** Start DATA FOR PROCESSING **

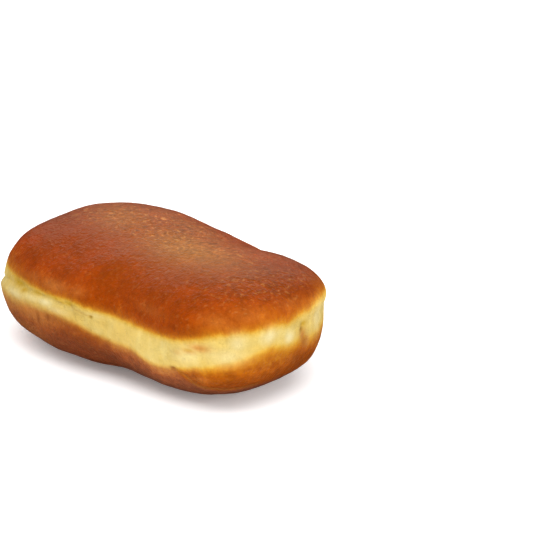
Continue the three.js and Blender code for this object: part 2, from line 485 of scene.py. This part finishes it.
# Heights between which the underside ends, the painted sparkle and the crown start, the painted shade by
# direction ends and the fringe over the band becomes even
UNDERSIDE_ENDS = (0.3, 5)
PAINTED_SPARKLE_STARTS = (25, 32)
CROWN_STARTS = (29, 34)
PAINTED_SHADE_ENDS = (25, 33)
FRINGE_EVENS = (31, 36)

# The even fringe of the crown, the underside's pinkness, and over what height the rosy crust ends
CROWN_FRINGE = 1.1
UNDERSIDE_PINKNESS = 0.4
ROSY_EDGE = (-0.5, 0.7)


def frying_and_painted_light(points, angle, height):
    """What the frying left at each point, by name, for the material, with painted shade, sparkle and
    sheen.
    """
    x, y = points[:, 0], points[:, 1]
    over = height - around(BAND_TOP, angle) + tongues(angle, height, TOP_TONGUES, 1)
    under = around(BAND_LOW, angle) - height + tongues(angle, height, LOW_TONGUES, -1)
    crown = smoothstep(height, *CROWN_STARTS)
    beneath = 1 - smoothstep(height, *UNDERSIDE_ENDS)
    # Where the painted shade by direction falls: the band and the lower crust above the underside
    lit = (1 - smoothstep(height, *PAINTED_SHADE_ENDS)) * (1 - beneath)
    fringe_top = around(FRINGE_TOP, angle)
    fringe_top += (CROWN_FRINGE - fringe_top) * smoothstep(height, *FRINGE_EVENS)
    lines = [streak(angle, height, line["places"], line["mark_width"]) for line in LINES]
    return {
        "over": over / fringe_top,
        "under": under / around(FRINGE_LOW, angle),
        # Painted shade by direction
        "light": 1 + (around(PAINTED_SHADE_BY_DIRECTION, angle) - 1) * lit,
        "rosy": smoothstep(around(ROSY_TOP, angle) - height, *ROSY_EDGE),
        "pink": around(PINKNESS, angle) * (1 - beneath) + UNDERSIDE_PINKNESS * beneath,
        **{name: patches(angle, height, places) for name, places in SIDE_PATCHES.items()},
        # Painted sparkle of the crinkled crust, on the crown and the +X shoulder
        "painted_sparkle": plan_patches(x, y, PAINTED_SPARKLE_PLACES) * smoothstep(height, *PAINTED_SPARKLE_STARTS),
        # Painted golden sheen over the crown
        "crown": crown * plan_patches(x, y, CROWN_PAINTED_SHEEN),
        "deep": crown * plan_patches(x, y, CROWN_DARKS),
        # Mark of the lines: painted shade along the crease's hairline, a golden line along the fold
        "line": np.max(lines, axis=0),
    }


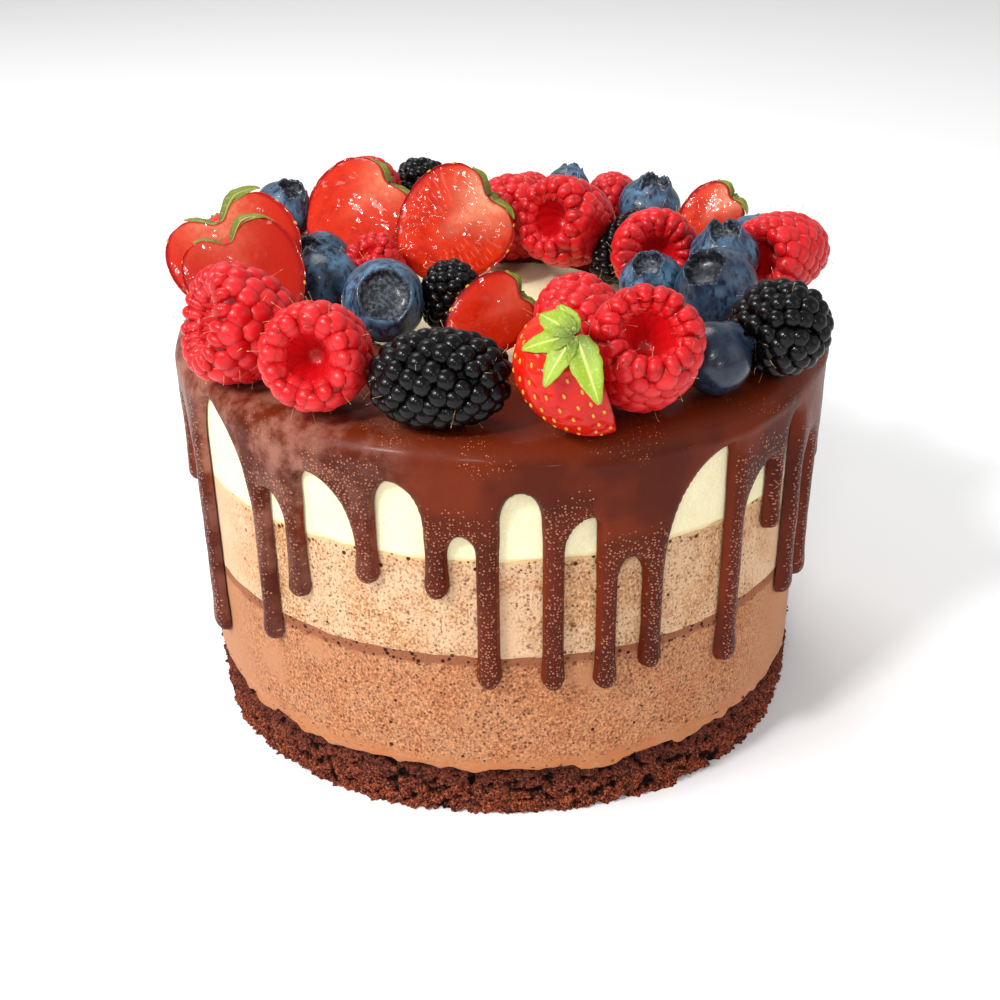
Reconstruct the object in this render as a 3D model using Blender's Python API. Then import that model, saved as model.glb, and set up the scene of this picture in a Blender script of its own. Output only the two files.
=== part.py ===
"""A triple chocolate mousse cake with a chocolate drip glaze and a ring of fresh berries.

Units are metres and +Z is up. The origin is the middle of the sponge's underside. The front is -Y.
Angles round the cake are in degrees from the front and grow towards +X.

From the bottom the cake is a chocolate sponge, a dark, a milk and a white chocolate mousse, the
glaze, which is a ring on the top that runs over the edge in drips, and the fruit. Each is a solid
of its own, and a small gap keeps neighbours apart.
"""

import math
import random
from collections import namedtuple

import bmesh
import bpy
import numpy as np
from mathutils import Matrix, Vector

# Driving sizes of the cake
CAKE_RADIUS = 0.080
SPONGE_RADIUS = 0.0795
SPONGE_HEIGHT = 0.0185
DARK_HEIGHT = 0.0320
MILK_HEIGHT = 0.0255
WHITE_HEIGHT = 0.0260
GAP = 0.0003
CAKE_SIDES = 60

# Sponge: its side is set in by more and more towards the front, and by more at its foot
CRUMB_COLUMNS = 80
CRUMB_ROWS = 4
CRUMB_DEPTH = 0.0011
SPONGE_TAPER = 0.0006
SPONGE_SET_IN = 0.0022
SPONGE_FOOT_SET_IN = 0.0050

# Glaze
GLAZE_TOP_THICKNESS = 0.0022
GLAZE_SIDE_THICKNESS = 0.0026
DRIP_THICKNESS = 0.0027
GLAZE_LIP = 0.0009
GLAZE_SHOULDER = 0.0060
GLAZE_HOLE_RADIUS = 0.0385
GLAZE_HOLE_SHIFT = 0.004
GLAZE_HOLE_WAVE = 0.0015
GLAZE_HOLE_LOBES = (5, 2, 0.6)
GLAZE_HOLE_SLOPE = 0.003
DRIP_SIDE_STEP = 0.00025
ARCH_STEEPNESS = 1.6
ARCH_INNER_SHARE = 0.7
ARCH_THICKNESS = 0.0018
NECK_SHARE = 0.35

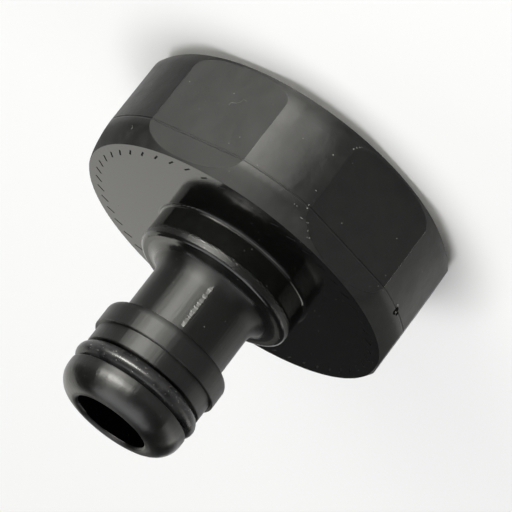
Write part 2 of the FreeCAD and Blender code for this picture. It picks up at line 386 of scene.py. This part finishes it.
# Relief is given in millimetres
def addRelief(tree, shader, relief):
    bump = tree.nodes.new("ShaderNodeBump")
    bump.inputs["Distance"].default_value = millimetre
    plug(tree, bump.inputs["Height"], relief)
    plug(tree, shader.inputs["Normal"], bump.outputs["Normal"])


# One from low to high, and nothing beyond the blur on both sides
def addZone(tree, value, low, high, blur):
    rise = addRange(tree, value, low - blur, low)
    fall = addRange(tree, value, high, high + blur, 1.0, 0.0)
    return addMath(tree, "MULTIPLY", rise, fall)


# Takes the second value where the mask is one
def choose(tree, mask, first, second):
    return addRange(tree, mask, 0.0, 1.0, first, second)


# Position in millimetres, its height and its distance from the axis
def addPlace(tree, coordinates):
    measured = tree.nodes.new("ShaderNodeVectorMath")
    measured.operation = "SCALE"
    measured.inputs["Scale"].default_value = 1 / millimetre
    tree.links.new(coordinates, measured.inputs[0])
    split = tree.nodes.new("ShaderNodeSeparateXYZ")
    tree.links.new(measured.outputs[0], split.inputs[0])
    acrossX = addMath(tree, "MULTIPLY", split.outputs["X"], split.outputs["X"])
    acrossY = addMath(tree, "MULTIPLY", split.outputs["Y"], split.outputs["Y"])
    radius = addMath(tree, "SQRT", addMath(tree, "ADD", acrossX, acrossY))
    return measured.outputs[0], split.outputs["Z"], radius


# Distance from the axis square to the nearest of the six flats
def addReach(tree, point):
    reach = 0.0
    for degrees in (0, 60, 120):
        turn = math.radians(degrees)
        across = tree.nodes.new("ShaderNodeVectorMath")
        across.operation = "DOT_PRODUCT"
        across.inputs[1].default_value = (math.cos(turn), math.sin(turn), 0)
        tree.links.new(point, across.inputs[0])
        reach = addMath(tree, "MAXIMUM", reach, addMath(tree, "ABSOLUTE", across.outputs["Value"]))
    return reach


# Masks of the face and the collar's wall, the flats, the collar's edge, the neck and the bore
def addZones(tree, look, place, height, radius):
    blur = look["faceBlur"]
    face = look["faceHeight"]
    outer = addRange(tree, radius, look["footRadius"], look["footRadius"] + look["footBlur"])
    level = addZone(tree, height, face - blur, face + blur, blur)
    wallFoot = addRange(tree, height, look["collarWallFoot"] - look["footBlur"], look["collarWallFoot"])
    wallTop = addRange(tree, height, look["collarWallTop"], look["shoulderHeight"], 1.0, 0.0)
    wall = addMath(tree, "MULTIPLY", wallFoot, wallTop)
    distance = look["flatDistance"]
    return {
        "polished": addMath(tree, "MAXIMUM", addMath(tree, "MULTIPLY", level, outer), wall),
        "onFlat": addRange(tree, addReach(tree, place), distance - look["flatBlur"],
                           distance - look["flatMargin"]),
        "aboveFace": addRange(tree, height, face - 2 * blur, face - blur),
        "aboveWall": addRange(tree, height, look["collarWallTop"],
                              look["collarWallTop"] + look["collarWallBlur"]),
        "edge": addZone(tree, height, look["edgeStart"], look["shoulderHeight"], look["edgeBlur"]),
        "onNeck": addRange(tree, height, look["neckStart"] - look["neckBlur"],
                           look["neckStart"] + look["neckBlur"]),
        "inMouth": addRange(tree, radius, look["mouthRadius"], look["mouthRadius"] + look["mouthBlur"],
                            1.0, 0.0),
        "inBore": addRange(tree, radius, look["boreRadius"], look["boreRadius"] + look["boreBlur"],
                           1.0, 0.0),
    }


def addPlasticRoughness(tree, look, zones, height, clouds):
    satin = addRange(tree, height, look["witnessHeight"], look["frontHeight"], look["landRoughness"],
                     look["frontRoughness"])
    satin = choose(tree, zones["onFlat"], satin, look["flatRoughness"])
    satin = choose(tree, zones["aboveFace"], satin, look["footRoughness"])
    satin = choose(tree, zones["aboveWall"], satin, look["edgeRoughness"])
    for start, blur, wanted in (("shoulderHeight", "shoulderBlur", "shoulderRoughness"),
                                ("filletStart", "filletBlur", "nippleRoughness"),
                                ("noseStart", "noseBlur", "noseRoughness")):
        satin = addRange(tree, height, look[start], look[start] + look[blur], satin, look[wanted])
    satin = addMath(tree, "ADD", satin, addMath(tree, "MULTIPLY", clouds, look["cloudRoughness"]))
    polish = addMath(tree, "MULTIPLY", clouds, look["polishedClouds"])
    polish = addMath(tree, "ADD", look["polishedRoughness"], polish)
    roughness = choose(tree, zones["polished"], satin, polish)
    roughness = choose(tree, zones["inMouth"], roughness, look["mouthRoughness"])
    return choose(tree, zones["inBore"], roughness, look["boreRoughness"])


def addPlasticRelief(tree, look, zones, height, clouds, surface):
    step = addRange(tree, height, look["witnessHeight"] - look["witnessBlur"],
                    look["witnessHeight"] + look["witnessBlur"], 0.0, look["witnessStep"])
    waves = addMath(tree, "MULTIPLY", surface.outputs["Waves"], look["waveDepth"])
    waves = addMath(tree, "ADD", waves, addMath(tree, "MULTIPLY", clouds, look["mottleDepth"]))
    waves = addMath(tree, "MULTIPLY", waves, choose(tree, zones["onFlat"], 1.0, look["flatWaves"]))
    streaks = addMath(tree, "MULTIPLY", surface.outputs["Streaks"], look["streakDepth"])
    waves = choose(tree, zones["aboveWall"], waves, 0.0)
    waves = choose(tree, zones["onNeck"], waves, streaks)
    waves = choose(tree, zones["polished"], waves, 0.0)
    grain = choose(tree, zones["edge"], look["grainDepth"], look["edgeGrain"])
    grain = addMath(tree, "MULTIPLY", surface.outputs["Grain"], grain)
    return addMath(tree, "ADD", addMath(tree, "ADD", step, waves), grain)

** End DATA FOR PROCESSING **

• _TASK DIRECTIONS_: Please write out exactly the lines from the start of the data through the line that contains "ROSY_EDGE = (-0.5, 0.7)", both ends included, and nothing else.

• _EXERCISE RESULT_:
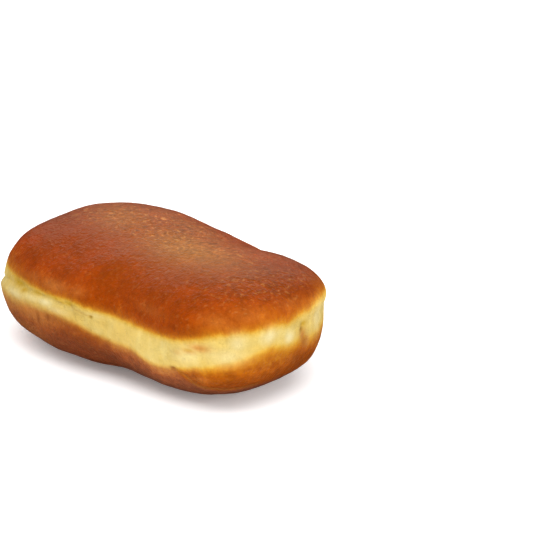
Continue the three.js and Blender code for this object: part 2, from line 485 of scene.py. This part finishes it.
# Heights between which the underside ends, the painted sparkle and the crown start, the painted shade by
# direction ends and the fringe over the band becomes even
UNDERSIDE_ENDS = (0.3, 5)
PAINTED_SPARKLE_STARTS = (25, 32)
CROWN_STARTS = (29, 34)
PAINTED_SHADE_ENDS = (25, 33)
FRINGE_EVENS = (31, 36)

# The even fringe of the crown, the underside's pinkness, and over what height the rosy crust ends
CROWN_FRINGE = 1.1
UNDERSIDE_PINKNESS = 0.4
ROSY_EDGE = (-0.5, 0.7)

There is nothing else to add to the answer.